>> begin Working data

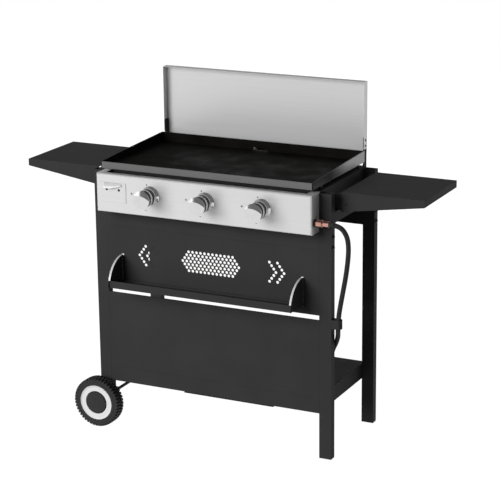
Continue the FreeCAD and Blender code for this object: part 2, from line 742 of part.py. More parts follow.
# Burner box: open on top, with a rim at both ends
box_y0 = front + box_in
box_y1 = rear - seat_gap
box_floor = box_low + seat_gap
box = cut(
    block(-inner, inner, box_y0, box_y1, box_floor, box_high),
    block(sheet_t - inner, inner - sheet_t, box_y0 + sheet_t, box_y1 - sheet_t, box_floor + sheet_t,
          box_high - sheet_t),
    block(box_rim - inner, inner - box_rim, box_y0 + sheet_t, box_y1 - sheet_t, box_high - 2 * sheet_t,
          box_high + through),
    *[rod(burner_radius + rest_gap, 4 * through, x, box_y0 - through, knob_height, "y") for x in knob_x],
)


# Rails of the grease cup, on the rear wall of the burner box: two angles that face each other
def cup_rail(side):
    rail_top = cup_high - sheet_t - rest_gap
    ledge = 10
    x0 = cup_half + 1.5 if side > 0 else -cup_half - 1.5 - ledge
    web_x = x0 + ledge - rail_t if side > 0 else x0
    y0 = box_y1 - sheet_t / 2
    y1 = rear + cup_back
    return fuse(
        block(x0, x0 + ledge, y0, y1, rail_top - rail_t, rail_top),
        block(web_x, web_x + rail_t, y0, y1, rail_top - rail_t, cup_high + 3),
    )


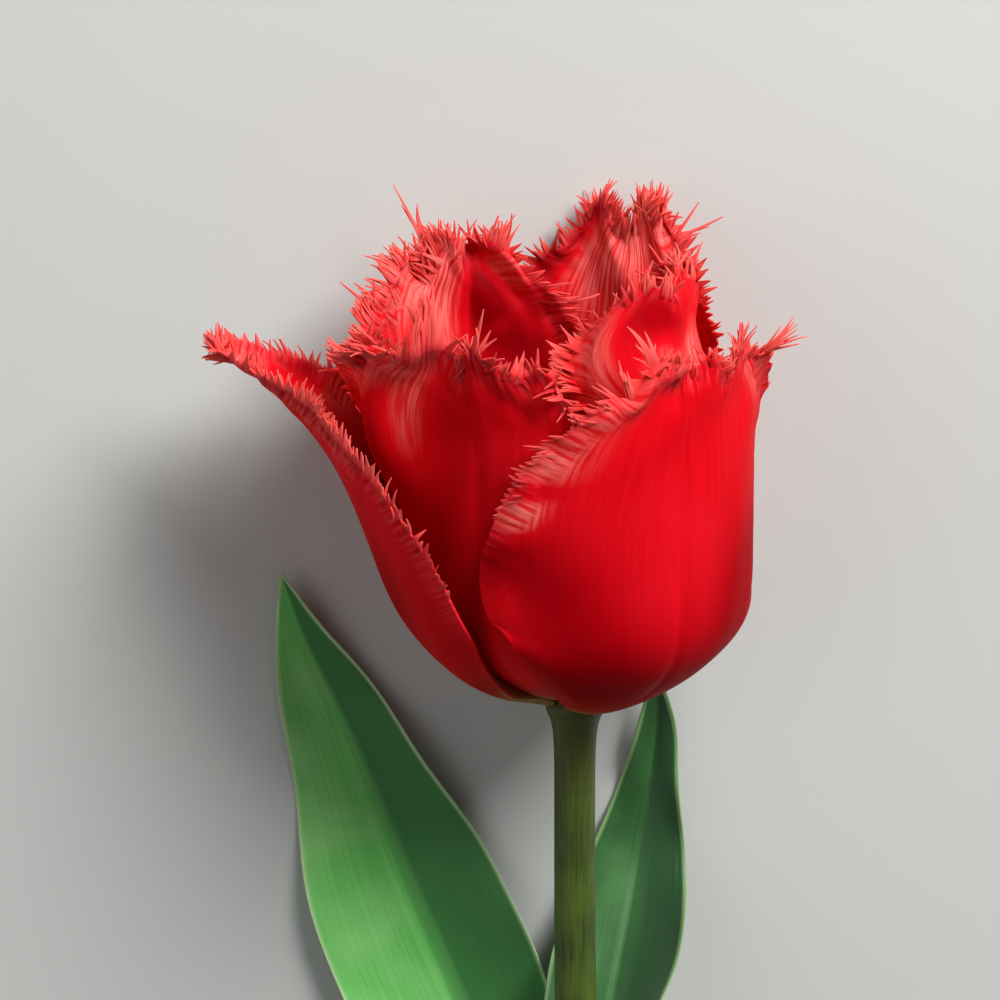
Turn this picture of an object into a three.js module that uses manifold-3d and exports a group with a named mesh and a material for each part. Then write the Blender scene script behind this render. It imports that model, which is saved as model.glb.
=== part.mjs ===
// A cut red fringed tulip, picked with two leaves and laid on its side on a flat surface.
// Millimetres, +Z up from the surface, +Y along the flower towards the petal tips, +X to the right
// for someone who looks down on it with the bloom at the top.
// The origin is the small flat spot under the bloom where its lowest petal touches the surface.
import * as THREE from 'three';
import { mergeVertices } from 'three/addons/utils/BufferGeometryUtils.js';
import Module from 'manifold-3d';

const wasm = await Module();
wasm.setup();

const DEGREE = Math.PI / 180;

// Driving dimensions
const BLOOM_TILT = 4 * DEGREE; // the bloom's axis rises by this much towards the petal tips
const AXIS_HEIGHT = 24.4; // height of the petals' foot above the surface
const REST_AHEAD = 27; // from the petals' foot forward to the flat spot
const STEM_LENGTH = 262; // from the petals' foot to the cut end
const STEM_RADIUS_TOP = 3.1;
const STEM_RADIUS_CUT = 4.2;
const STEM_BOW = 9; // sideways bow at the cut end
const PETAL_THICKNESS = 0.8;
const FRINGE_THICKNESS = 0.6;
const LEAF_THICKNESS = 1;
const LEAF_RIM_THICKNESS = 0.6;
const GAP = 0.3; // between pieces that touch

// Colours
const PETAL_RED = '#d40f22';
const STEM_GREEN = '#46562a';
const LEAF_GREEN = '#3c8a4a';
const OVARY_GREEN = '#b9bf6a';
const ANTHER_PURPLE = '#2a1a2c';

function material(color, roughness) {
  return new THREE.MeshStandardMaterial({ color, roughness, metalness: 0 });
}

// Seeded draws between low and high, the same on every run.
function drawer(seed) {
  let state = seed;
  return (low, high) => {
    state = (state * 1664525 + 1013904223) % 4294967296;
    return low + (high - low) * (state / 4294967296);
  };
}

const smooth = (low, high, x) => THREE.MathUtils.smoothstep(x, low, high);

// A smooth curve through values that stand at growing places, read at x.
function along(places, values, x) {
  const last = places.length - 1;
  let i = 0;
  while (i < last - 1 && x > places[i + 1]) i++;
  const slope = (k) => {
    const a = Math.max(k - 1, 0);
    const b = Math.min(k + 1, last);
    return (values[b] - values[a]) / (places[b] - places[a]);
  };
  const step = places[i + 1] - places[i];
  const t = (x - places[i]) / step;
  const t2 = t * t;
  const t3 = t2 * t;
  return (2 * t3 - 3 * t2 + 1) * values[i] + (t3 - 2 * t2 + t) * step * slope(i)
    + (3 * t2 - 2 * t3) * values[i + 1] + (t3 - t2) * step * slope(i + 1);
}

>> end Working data

= Short task =
Copy out all lines where the word "that" appears.

= Exercise result =
# Rails of the grease cup, on the rear wall of the burner box: two angles that face each other
Turn this picture of an object into a three.js module that uses manifold-3d and exports a group with a named mesh and a material for each part. Then write the Blender scene script behind this render. It imports that model, which is saved as model.glb.
const GAP = 0.3; // between pieces that touch
// A smooth curve through values that stand at growing places, read at x.